**What you will do**
Using the data below, output the first line and every line after it up to and including the line containing "self.socket = socket", exactly as written and with nothing added.

**Records shown**
— Begin —
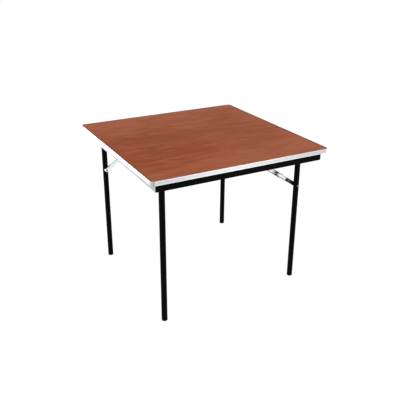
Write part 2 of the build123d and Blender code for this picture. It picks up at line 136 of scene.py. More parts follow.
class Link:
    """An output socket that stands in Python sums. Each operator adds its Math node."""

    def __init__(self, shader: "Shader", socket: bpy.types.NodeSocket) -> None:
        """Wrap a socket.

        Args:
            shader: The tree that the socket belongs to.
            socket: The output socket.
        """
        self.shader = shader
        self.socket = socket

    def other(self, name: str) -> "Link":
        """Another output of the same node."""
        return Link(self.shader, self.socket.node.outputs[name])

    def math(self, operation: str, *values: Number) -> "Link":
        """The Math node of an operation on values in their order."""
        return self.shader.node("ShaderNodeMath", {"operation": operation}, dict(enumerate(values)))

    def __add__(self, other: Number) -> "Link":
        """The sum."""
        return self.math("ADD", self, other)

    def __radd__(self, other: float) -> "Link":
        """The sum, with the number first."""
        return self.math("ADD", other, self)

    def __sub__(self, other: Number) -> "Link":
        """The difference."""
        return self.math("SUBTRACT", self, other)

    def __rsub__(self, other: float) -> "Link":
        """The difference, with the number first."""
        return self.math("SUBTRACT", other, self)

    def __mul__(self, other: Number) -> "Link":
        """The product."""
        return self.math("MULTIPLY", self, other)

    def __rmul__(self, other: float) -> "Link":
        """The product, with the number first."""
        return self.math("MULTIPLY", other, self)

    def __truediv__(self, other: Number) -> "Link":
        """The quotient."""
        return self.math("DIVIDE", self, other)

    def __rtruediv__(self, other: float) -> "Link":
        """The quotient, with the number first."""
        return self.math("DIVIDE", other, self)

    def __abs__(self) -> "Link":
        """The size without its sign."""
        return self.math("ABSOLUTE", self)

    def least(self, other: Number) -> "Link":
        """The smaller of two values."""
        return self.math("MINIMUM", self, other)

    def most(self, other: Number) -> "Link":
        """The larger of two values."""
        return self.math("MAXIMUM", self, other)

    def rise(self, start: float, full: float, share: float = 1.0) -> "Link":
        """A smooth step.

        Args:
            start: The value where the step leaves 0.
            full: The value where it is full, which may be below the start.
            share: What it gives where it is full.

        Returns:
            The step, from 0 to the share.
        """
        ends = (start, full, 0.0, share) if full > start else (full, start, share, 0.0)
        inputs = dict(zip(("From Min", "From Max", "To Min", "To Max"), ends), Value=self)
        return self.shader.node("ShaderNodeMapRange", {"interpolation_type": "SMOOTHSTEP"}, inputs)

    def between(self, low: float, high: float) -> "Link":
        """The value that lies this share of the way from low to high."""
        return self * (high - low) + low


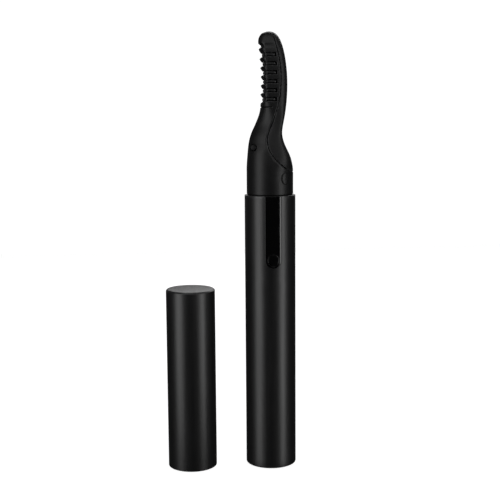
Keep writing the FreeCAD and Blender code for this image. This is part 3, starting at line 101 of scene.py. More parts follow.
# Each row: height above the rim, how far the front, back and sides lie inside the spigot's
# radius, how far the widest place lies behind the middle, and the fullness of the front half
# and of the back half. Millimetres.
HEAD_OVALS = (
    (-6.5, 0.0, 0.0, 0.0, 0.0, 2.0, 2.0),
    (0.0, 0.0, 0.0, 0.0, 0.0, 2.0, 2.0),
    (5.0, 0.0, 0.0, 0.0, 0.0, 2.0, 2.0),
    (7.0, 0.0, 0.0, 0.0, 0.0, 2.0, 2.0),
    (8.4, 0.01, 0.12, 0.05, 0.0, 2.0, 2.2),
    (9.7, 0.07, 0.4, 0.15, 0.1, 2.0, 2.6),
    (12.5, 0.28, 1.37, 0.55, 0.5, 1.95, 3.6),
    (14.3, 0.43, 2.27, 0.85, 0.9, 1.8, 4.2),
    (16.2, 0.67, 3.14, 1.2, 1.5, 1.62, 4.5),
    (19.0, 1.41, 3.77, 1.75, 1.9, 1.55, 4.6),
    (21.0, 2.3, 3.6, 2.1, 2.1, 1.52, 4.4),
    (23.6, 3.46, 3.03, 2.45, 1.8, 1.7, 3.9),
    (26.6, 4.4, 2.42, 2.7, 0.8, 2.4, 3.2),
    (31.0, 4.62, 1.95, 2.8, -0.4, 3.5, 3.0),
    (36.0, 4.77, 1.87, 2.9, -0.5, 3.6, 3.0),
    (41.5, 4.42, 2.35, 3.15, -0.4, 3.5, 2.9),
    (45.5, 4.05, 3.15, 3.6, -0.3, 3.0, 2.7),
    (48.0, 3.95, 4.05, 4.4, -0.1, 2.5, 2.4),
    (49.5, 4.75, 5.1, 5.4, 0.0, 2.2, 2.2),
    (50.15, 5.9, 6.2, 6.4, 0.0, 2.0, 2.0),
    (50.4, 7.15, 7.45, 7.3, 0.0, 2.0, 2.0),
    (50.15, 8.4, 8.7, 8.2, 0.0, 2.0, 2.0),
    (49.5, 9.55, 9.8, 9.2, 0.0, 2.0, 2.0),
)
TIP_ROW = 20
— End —
**Task response**
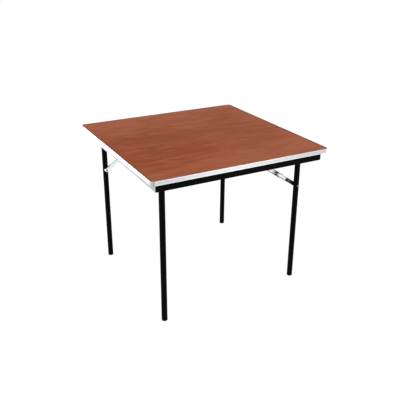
Write part 2 of the build123d and Blender code for this picture. It picks up at line 136 of scene.py. More parts follow.
class Link:
    """An output socket that stands in Python sums. Each operator adds its Math node."""

    def __init__(self, shader: "Shader", socket: bpy.types.NodeSocket) -> None:
        """Wrap a socket.

        Args:
            shader: The tree that the socket belongs to.
            socket: The output socket.
        """
        self.shader = shader
        self.socket = socket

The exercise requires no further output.